Barrick Gold is obligated to sell you gold for $375 (U.S.) an ounce. You can sell that gold in the open market for $1,000 an ounce. For the banks and other institutions that struck derivative deals with the world's largest gold mining company, Barrick's decision to retire its 9.5-million-ounce hedged gold position sounds like a lottery-sized win.

Like most events in the derivative world, it's not that simple.

Yes, Barrick is getting rid of its hedge contracts. The company's 17 counterparties, and we'll list many of them in a moment, do stand to book gains.

But think about the way these contracts work. Many of these hedges are meant to be in place for years. Royal Bank of Canada, which is on the other side of some of those Barrick contracts, didn't make a long-term, one-way bet on gold when it guaranteed a price to Barrick. The bank simply used the derivative market to create a position that offset its bullion exposure, and took a fee for its services. In other words, counterparties hedged the hedges they struck with Barrick.

So as Barrick slashes its hedges over the next year, and takes a $5.6-billion charge, the mining company's counterparties will not book similar-sized gains. They will simply wind down their own bullion hedges. In the extremely liquid gold futures market, this should play out quietly and with minimal market impact.

Barrick listed a number of its hedging counterparties because they are also the investment banks underwriting its $4-billion stock sale. The move is meant to make any potential conflict clear to investors. For the same reason, the gold company also listed lenders involved in the equity financing.

However, Barrick and the dealers said being a counterparty or a creditor didn't win an investment house a role in this financing, which will likely pay the Street $140-million in fees. The Barrick prospectus says: "The decision to distribute the common shares, including the determination of the terms of the offering, was made through negotiations between Barrick and the underwriters. Neither the lender affiliates nor the counterparties had any involvement in such decision or determination."

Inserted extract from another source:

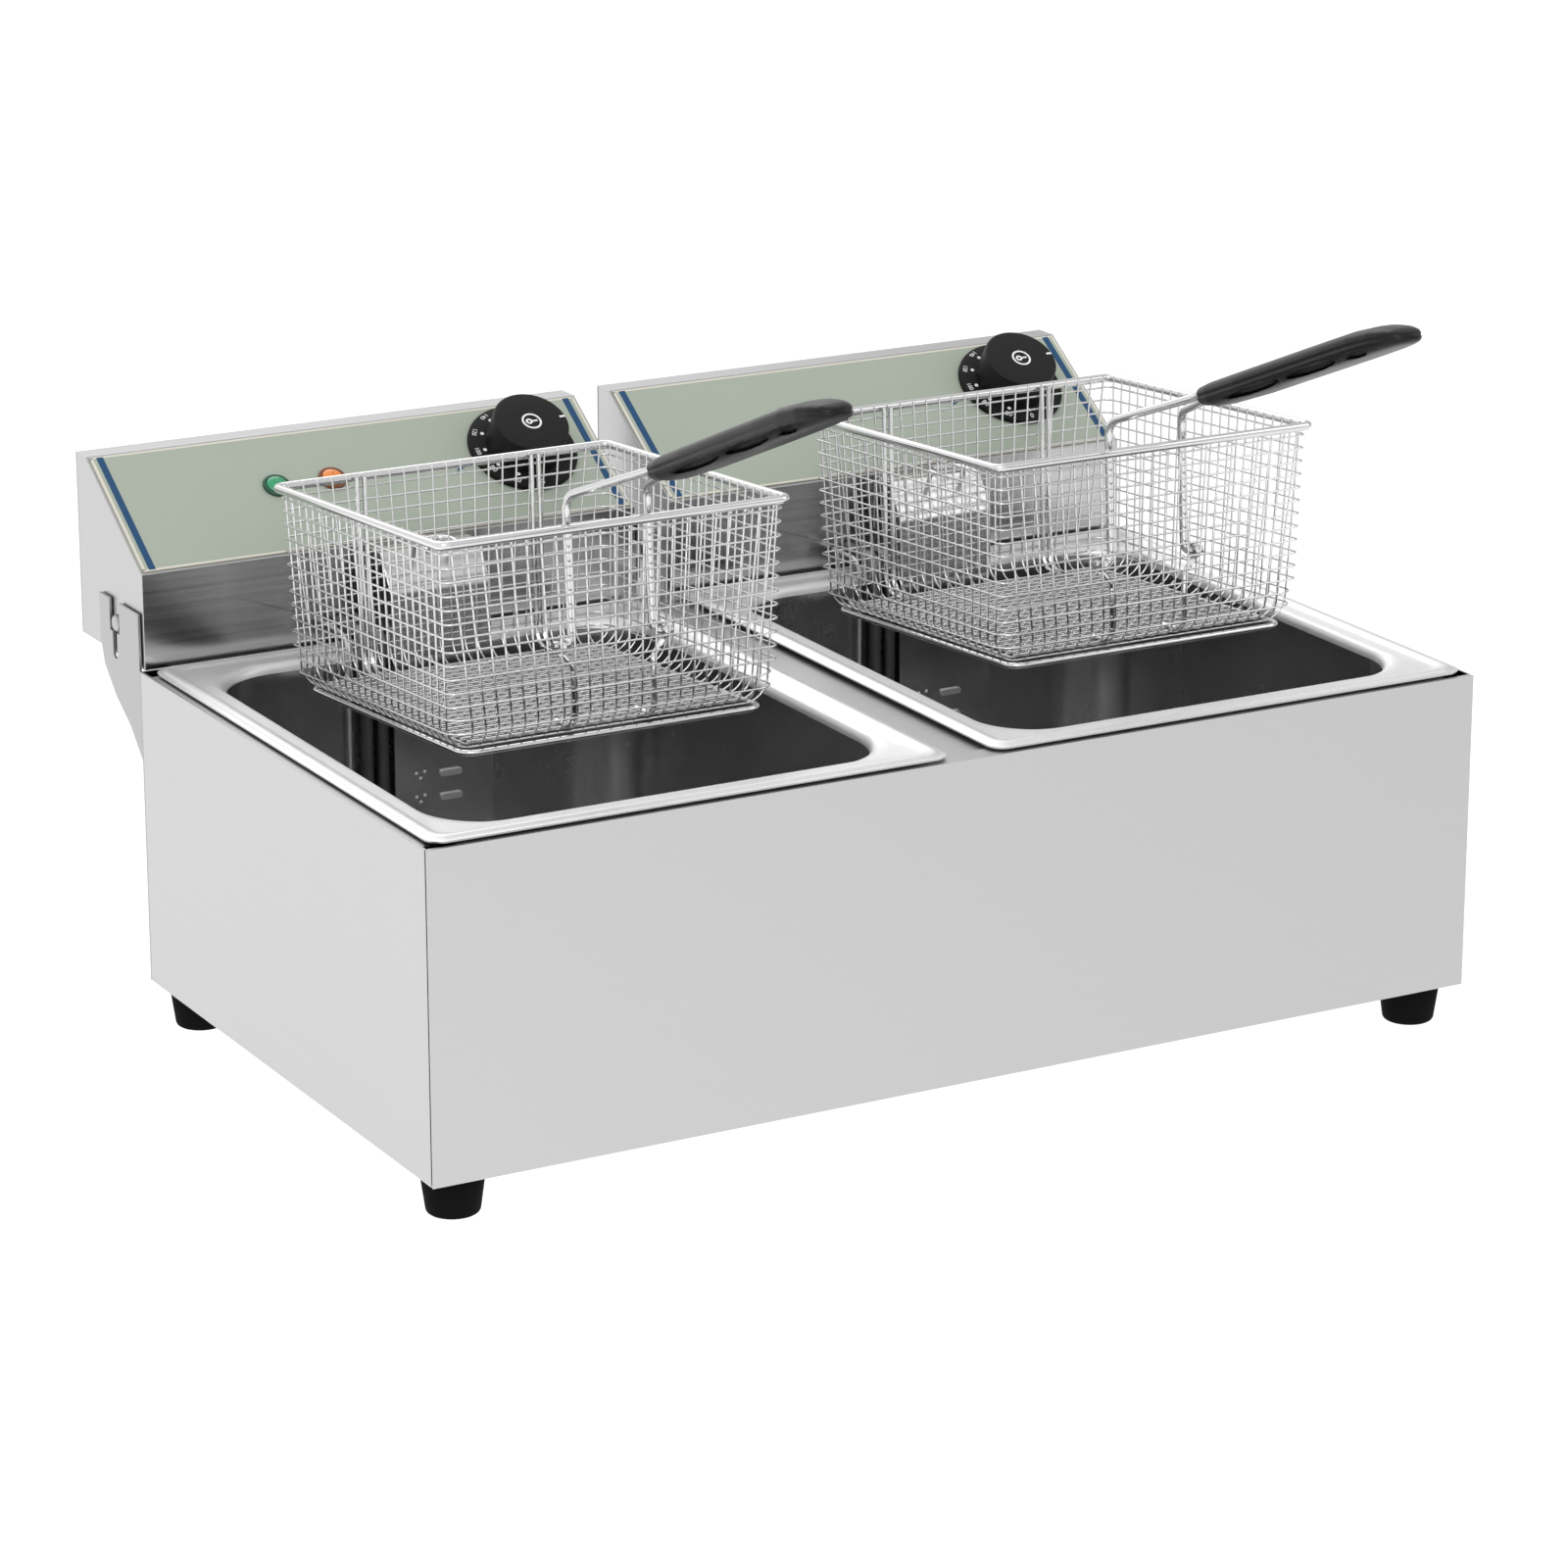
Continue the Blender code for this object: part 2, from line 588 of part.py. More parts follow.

Barrick said the hedging counterparties that also had a role in the stock sale include the four lead underwriters: RBC Dominion Securities (a unit of Royal Bank of Canada); Morgan Stanley; J.P. Morgan and Scotia Capital. The mining company also hedged its gold production with BNP Paribas, Citigroup, Goldman Sachs, UBS Securities and Barclays Capital.

DEAL OR NO DEAL?

Call it the deal that never was, as Artis REIT halted trading late Wednesday for what sources say was to be an equity offering, only to resume trading without making any announcement.

With investors showing enormous interest in income-spinning firms such as REITs, investment banking sources say Artis was considering a bought deal financing led by investment bank Macquarie Group.

The real estate company asked regulators to stop trading in its units on the Toronto Stock Exchange an hour before the end of Wednesday's session, as news was "pending."

Just over two hours later, the firm asked that trading resume, and explained that it "requested the trading halt in anticipation of making a material announcement, however, as at the time of the issuance of this press release, there is no information to announce."

Artis was considering selling preferred shares, a new wrinkle in REIT financing, sources say. The REIT owns 83 retail and office properties in Western Canada, and has a $300-million market capitalization.

AIMA NAMES NEW CHAIR

The domestic hedge fund community got an articulate and battle-scarred leader this week, as Gary Ostoich stepped up as the new chairman of the Alternative Investment Management Association Canada, better known as AIMA.

Mr. Ostoich was midwife to many of the country's hedge funds as a rainmaking lawyer with Toronto-based McMillan, then jumped into the industry, first as president of Salida Capital, and now as president of Spartan Fund Management, a multistrategy hedge fund.

The AIMA torch is being passed from fellow fund manager Phil Schmitt of Summerwood Group, who was AIMA's chairman for the past three years.

AIMA is an industry association that attempts to set standards for funds, and Mr. Ostoich has been involved with the group since it was founded in 2003. He said in a press release that he will work to further industry-wide causes such as "fostering transparency, investor education and best practices."